Cat, the Shredder is twenty pounds and loves to eat things I had no idea cats would be interested in.  He has eaten, portions of photographs, newspapers, hardcover books, cheap paperbacks, newspapers, a voter's guide, and anything with bits of tape on it.  He loves lying upside down with one leg in the air so that you can check out his belly and his bits.  He is very definitely a man.  He has judged me for staying out, sleeping in, and using lotion.  And if you don't think you can tell when a cat is truly judging you, I doubt you've spent much time with cats.  Let me assure you I was being judged.

However different these cats have been in personality, they have been important to my long recovery from darkness.  Life, circumstances, bad luck, loss, and betrayal have been heavy burdens in my recent years and have cast a weighted darkness across my soul.  Without the tireless efforts of both cats I would still be very lost.

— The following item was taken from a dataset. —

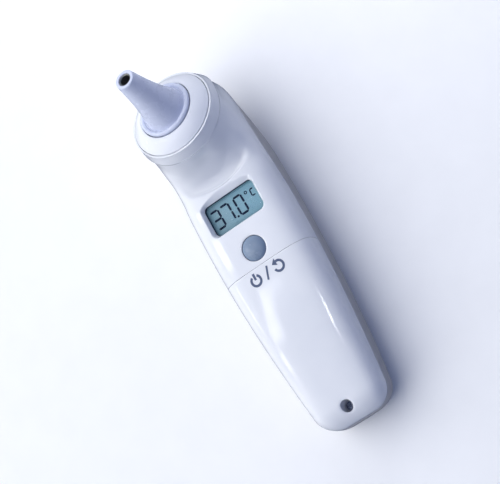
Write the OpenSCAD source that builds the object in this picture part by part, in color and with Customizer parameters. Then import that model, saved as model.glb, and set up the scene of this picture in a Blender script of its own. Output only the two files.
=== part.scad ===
// Infrared ear thermometer, lying on its back with the display up.
// +X is the user's right when the display is read, +Y runs up the handle to the head, and +Z comes out of
// the display. The origin is on the resting surface, under the middle of the whole. Sizes in millimetres.
// Inside this file, y is measured from the bottom end of the handle, and place() centres the whole.

/* [Overall] */
// Length from the bottom end to the top of the head
overall_length = 149.1; // [149.1]
// Wall thickness of the plastic shells
wall = 1.8; // [1.4:0.1:2.2]
// Widest half width of the handle
half_width = 19.6; // [19.4:0.1:19.8]
// Thickness of the handle, back to front, at its deepest
depth = 27.2; // [27:0.1:27.4]

/* [Head and probe] */
// Lean of the probe from the display's outward direction toward the top of the head
probe_lean = 23; // [22:0.5:24]
// Centre of the nose ring's groove, up the handle
nose_y = 132.5; // [132:0.1:133]
// Centre of the nose ring's groove, above the resting surface
nose_z = 35.9; // [35.7:0.1:36.1]
// Outer radius of the nose ring
nose_r = 17; // [16.8:0.1:17.1]
// Length of the probe cone beyond its flange
cone_length = 24.3; // [23:0.1:25]
// Outer radius of the probe tip
tip_r = 4; // [3.9:0.1:4.2]
// Outer radius of the cone where it meets its flange
cone_base_r = 8.8; // [8.6:0.1:9]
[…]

Since it is February, and it is the month when people often reflect upon love and occasionally the loss and lack of it, I thought it appropriate to muse on the way that sometimes the love I needed most came from the cats that taught me how to live again.  I do also love my friends and family but I would be a worse person, and a worse friend, and less capable of love if I had not had the privilege of meeting both Smudge and Joe the Cat.

So, this year I'm thankful for the love I've been shown by such fierce tiny creatures.  I'm going to honour the memory of one and the encouragement of the other by continuing to brave the world and fend off the darkness with hope and love.